Daily | Venice + Toronto 2014 | David Gordon Green’s MANGLEHORN

Manglehorn

‘Manglehorn’

Barry Levinson’s The Humbling may have been met with mixed reviews in Venice, but there’s been praise pretty much across the board for Al Pacino‘s lead performance. Now comes David Gordon Green’s Manglehorn, and it’s “showcased the finest performance Pacino has delivered in years,” argues the Guardian‘s Xan Brooks. This is “a beguiling, minor-key study of the lion in winter, mane gone grey, claws all blunted. Pacino is Angelo Manglehorn, a one-time roustabout who ekes out a living as a locksmith in Texas.” And the 74-year-old actor offers “a subtle master class in neutral shading, with none of the garish flashes that sometimes bedevil his work. The actor’s natural tendency is to hit for the fences and crank up the volume, often magnificently (Dog Day Afternoon), occasionally not (The Scent of a Woman).
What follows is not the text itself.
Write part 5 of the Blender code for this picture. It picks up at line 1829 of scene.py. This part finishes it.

But Manglehorn provides him with a grand late renaissance, a fresh string to his bow. It takes the splenetic livewire of American film and installs him as condemned human property, boarded up and fenced off. The irony is that, by playing this wreck, Pacino looks as vital and exciting as he did in his pomp.”
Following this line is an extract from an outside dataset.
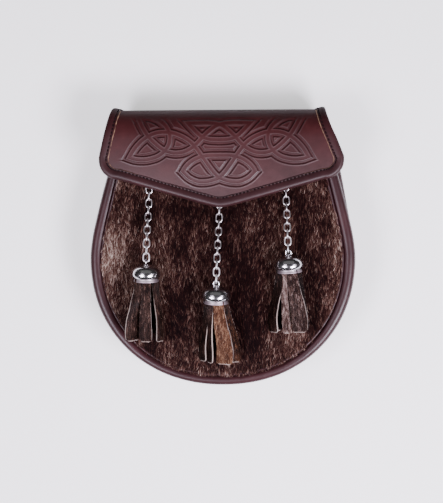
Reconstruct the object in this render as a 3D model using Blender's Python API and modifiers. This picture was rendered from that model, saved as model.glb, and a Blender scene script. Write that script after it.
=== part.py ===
# Sporran pouch: a hollow leather pouch with a hair-on hide front, a folded flap bound at its edge,
# and three short chains that each carry a bell cap and a tassel of hide strips.
# It lies on its back: X across, Y from the bottom to the fold of the flap, Z out of the front.

import math

import bmesh
import bpy
from mathutils import Matrix, Vector

MM = 0.001
GAP = 0.3 * MM  # between pieces that touch

# The pouch's outline, seen from the front: half a superellipse below, sides that draw in above.
BODY_HALF_WIDTH = 96.1 * MM
BODY_WIDEST_Y = -8 * MM
BODY_LOWER_DEPTH = 92.4 * MM
BODY_ROUNDNESS = 2.13
SIDE_NARROWING = 0.215
SIDE_EASE = 15 * MM
BODY_TOP_Y = 76 * MM
FRONT_DRAW_IN = 4.3 * MM  # how much narrower than the back the front is on each side at the top
DRAW_IN_POWER = 1.4
BACK_STEP = 1.6 * MM  # how far the back's edge lies inside the front's round the lower half

BACK_ROLL_RADIUS = 4.4 * MM
FRONT_ROLL_SIDE_RADIUS = 4.4 * MM
FRONT_ROLL_BOTTOM_RADIUS = 3.3 * MM
ROLL_SWELL_HEIGHT = 60 * MM  # over this height the front roll grows to its full radius
FRONT_ROLL_UNDERSIDE_Z = 24.6 * MM

BACK_PANEL_REAR_Z = 6.6 * MM
BACK_PANEL_THICKNESS = 2.4 * MM
BACK_PANEL_TOP_Y = 76 * MM
GUSSET_THICKNESS = 2.0 * MM
GUSSET_BOW = 3.0 * MM

FRONT_THICKNESS = 3.0 * MM
FRONT_RIM_Z = 30.5 * MM
FRONT_DOME = 5.0 * MM
FRONT_TOP_Y = 73 * MM

FLAP_THICKNESS = 2.4 * MM
FLAP_TOP_Y = 98.8 * MM
FLAP_ROOT_Y = 62 * MM
FLAP_REAR_Z = BACK_PANEL_REAR_Z - GAP - FLAP_THICKNESS / 2
FLAP_FRONT_Z = 44.6 * MM
FLAP_SLOPE = math.radians(1.5)  # the front of the flap leans in towards its tip
FLAP_CROWN = 4.0 * MM  # how far its sides drop below its middle
FLAP_ROOT_HALF_WIDTH = 66 * MM
FLAP_FOLD_HALF_WIDTH = 77.6 * MM
FLAP_FOLD_SHIFT = -3.2 * MM  # the flap is cut a little wider on the left than on the right there
FLAP_HALF_WIDTH = 88.4 * MM
FLAP_WIDEST_Y = 64 * MM
FLAP_TIP_Y = 27.8 * MM
FLAP_EDGE_SLOPE = 0.29
FLAP_TIP_EASE = 5 * MM
FLAP_CORNER_RADIUS = 14.2 * MM
FLAP_RADIUS = (FLAP_FRONT_Z - FLAP_REAR_Z) / 2
FLAP_ARC = math.pi + FLAP_SLOPE
FOLD_CENTRE_Y = FLAP_TOP_Y - FLAP_THICKNESS / 2 - FLAP_RADIUS
ROOT_LENGTH = FOLD_CENTRE_Y - FLAP_ROOT_Y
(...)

Manglehorn’s “still pining over an affair he had a decade earlier with a woman named Clara; he still writes daily letters to his lost love,” writes Time‘s Richard Corliss. “That leaves him little emotional energy to expend on his businessman son (Chris Messina), his tanning-salon friend (Harmony Korine) or the nice lady at the bank (Holly Hunter) who’s interested in pursuing a relationship but whose flirtation skills have rusted over: her conversation ascends quickly from ‘I like your shirt’ to ‘Let’s take a bath together.’ … This pensive, logy movie veers occasionally into magic realism: a couple (Tim Curry and Monica Lewis) singing the hymn ‘Love Lifted Me’ when they meet at the bank; a mime who offers Manglehorn a special key to the film’s resolution. The rest, with Pacino in pensive mode as a deposed king of the heart, never reaches the tenderness or intensity of Green’s work with Nicolas Cage in Joe.”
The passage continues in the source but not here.